» What the exercise asks: Report, word for word, every line of the material that contains "write".

» Given data:
● ● ● ●
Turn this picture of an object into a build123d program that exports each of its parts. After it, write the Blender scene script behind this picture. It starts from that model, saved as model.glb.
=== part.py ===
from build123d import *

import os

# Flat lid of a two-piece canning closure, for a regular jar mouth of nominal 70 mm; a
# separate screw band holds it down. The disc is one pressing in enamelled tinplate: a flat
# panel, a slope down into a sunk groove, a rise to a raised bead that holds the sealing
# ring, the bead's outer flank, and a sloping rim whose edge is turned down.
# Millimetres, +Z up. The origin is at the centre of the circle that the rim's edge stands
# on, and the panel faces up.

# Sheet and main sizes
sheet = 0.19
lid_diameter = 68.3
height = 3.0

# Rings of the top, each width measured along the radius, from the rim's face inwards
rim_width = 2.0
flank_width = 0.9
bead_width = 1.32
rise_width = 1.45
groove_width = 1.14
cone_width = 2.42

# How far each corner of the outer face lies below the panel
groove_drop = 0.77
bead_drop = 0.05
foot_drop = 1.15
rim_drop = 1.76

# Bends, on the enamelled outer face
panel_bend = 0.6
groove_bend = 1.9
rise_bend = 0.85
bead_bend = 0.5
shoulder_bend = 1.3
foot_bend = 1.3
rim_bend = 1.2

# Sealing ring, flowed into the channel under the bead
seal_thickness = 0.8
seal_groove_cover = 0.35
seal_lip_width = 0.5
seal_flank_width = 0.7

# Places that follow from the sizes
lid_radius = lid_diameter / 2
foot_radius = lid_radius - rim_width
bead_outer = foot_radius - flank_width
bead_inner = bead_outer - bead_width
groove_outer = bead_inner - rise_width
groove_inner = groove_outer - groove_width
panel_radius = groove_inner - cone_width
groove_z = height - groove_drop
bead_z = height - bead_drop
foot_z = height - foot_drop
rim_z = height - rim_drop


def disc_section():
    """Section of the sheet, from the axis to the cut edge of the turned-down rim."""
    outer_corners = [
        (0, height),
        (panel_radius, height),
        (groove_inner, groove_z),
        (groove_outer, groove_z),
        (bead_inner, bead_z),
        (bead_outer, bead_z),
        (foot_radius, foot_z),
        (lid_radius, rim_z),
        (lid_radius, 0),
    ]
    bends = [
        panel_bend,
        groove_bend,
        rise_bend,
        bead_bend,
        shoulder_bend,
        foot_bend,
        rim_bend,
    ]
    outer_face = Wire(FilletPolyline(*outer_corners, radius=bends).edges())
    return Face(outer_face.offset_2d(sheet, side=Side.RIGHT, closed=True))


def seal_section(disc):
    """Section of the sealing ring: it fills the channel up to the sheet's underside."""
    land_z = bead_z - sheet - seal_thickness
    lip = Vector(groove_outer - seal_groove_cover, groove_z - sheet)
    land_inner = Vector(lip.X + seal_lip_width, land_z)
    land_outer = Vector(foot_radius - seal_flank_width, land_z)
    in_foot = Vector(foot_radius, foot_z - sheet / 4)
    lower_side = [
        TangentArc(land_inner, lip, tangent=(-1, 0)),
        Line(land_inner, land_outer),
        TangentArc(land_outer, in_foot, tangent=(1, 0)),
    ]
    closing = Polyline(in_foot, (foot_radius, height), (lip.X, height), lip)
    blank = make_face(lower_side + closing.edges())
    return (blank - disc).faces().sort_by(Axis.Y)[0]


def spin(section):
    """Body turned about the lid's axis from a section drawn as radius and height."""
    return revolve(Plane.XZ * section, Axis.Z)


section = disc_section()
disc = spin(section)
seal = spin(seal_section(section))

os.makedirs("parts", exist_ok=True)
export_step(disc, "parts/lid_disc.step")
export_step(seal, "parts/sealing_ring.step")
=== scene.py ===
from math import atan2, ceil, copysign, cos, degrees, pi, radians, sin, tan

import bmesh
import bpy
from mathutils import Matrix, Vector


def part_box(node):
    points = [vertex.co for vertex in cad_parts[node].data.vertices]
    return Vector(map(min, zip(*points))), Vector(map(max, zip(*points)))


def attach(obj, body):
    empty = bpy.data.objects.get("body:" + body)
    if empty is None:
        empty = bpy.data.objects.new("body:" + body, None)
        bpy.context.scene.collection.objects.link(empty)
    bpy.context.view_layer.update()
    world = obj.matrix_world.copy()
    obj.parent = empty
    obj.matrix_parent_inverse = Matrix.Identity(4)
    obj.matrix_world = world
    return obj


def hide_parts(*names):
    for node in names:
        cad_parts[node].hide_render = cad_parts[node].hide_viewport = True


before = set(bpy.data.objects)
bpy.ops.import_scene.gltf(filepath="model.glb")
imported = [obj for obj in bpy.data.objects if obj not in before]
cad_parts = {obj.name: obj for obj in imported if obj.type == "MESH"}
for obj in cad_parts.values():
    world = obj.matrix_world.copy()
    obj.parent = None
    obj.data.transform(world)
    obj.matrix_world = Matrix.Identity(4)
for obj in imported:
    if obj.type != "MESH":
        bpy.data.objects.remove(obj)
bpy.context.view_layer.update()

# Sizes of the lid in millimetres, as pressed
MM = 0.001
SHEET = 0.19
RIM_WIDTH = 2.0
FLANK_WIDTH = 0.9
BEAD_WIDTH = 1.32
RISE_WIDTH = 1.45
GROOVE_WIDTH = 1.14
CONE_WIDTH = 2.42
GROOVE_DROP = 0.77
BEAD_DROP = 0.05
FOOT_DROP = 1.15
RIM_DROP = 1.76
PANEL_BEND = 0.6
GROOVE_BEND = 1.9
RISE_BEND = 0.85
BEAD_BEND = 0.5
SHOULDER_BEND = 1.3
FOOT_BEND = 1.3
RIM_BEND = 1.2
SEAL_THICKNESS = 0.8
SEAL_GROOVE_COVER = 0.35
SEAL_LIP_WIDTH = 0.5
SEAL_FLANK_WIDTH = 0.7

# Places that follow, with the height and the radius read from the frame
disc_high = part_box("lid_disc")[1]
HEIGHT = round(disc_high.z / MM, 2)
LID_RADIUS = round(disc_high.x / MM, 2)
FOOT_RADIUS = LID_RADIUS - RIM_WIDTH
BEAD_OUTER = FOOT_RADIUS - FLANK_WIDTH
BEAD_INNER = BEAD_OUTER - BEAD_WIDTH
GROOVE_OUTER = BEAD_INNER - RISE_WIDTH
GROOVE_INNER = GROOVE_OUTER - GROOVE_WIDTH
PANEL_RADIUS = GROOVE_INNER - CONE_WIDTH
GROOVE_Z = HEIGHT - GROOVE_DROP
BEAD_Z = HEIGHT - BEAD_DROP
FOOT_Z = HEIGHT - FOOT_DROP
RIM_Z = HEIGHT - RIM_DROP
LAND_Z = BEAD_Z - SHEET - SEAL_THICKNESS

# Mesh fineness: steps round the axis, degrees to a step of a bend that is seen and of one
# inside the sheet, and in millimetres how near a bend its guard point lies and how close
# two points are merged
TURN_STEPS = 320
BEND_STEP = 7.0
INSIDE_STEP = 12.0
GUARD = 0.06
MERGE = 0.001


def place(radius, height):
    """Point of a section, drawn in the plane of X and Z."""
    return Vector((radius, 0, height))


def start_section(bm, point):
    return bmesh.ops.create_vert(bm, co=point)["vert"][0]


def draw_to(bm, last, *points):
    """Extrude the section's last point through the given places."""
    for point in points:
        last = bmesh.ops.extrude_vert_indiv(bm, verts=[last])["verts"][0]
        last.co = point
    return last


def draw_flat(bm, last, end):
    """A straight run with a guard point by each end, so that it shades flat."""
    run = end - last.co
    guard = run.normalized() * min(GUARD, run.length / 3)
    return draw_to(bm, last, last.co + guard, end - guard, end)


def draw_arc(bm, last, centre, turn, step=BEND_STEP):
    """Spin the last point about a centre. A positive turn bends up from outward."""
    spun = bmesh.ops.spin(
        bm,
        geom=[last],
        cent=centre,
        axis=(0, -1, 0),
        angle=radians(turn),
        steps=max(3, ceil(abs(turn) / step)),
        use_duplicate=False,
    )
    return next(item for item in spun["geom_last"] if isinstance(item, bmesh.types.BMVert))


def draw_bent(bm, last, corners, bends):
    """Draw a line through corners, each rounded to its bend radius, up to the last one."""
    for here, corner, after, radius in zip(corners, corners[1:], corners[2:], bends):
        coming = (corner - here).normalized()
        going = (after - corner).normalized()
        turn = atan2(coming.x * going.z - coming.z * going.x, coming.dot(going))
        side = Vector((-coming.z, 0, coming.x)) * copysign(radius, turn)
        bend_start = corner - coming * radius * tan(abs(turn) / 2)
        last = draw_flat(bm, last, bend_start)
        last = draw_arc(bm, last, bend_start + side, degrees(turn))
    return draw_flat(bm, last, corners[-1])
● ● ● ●
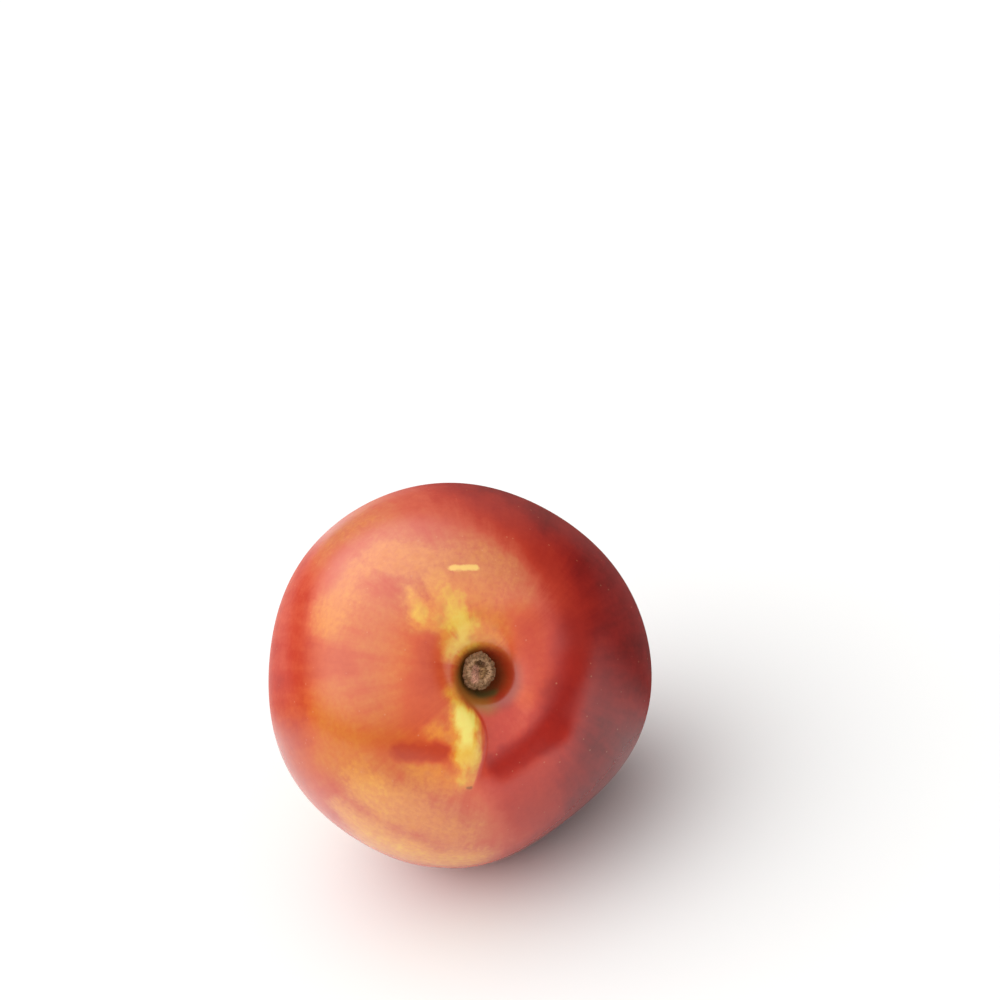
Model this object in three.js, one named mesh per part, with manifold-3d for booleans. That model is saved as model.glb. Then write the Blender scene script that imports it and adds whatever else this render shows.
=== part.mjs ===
● ● ● ●
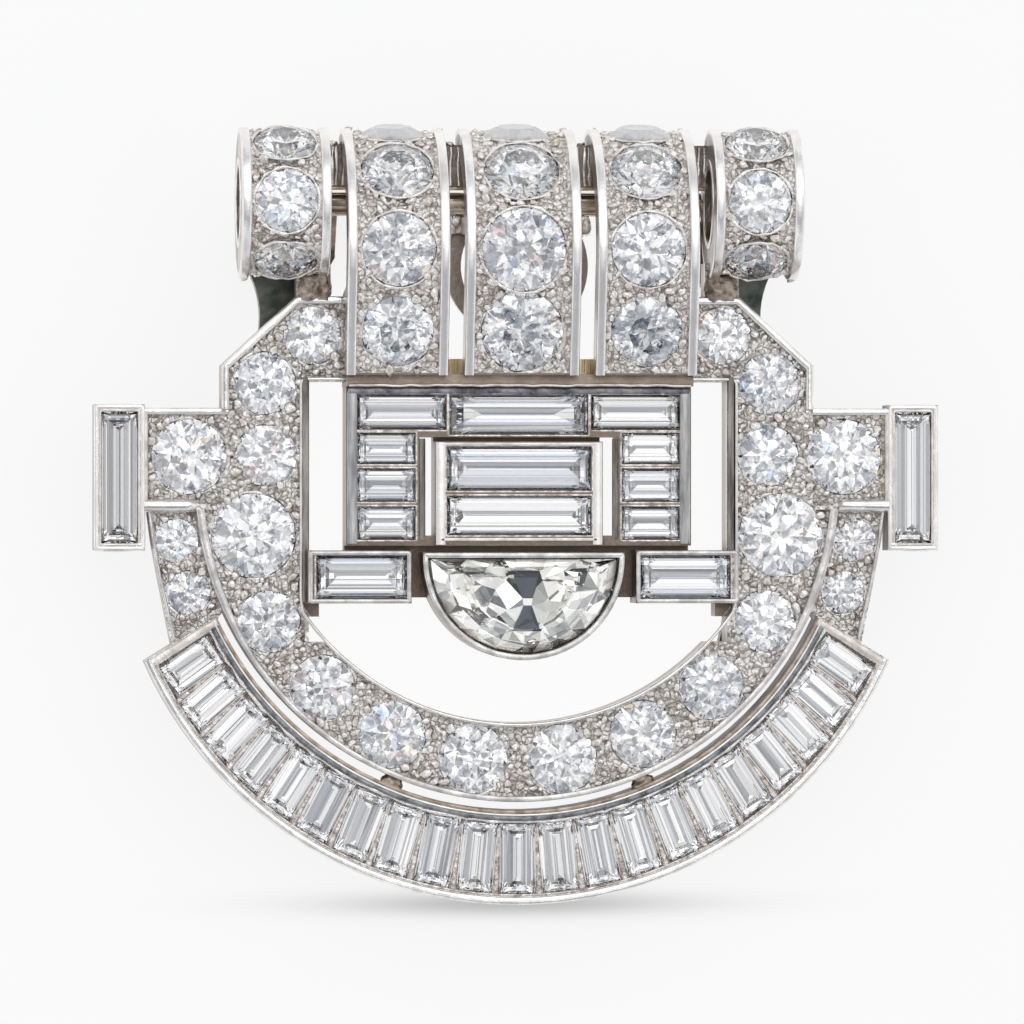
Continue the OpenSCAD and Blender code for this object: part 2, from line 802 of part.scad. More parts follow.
● ● ● ●
» Response to the exercise:
Turn this picture of an object into a build123d program that exports each of its parts. After it, write the Blender scene script behind this picture. It starts from that model, saved as model.glb.
Model this object in three.js, one named mesh per part, with manifold-3d for booleans. That model is saved as model.glb. Then write the Blender scene script that imports it and adds whatever else this render shows.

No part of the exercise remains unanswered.